En matière de reconstruction, la priorité est donnée à la réhabilitation des infrastructures essentielles, notamment les centres de commandement, les casernes et les postes avancés. Ces installations jouent un rôle vital dans la coordination des secours et le maintien de l’ordre public.
Le tout accompagné de défis logistiques immenses ?
C’est vrai que la double insularité complique l’acheminement des renforts et des ressources. Malgré cela, un effort considérable a été déployé pour acheminer les équipements nécessaires et renforcer les dispositifs existants. L’état-major opérationnel mis en place à La Réunion joue un rôle central dans cette logistique complexe, servant de hub pour les opérations de renfort et de soutien.
Au-delà de l’urgence immédiate, la reconstruction de Mayotte devra inclure une réflexion approfondie sur la résilience du territoire face aux catastrophes naturelles. Cela passe par des infrastructures modernisées, des plans de prévention des risques naturels renforcés et une sensibilisation accrue de la population aux bonnes pratiques en cas d’urgence.
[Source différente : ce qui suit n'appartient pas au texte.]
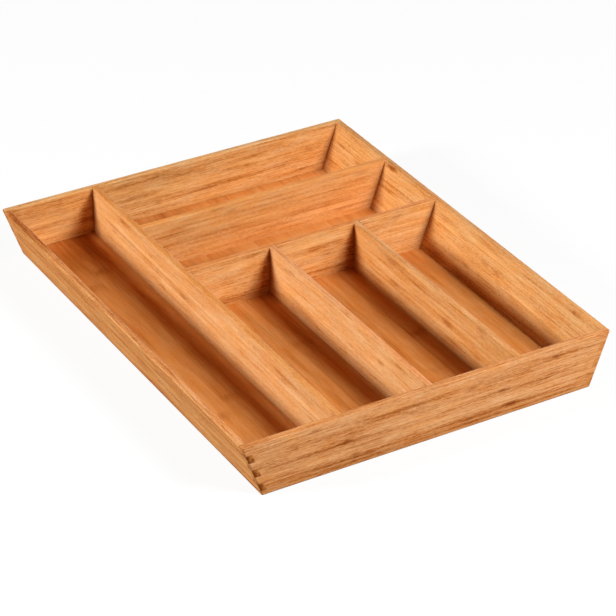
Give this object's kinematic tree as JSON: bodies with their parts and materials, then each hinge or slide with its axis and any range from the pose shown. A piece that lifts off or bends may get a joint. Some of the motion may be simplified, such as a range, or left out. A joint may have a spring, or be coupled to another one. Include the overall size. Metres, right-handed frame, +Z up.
{
  "type": "cutlery tray",
  "caption": "Shallow wooden cutlery tray with outward-leaning sides, finger-jointed corners and fixed dividers.",
  "frame": {"origin": "middle of the tray's plan, on the plane that the walls stand on", "axes": "+X to the right along the front wall, +Y to the back along the side walls, +Z up"},
  "size_m": [0.3592, 0.45, 0.052],
  "materials": {
    "wall_bamboo": "satin lacquered laminated bamboo, honey brown",
    "divider_bamboo": "satin lacquered laminated bamboo, honey brown",
    "panel_bamboo": "satin lacquered laminated bamboo, honey brown"
  },
  "bodies": {
    "root": {"front_wall": "wall_bamboo", "back_wall": "wall_bamboo", "left_wall": "wall_bamboo", "right_wall": "wall_bamboo", "bottom_panel": "panel_bamboo", "long_divider": "divider_bamboo", "rear_cross_divider": "divider_bamboo", "middle_cross_divider": "divider_bamboo", "front_divider_1": "divider_bamboo", "front_divider_2": "divider_bamboo"}
  },
  "joints": []
}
L’économie locale, largement fragilisée par cette crise, nécessitera également un soutien spécifique. Des fonds d’urgence devront être mobilisés pour relancer les secteurs clés, soutenir les petites entreprises et préserver les emplois. Une attention particulière devra être portée à l’accompagnement psychologique des habitants, notamment des enfants, fortement marqués par cette catastrophe.
La coopération entre les autorités locales, nationales et les partenaires internationaux sera cruciale. L’expérience acquise lors de cette crise devra servir de base pour anticiper et mieux gérer les futures catastrophes. Un dialogue transparent et régulier avec la population sera également essentiel pour maintenir la confiance et favoriser une reprise sereine.
Dans les semaines à venir, il sera essentiel de maintenir ce niveau d’engagement et d’adaptation face aux imprévus. Le retour à la normale nécessitera une coopération étroite entre les autorités locales, les forces de sécurité, et la population. La transparence et la communication régulière avec les citoyens seront des piliers de cette reconstruction.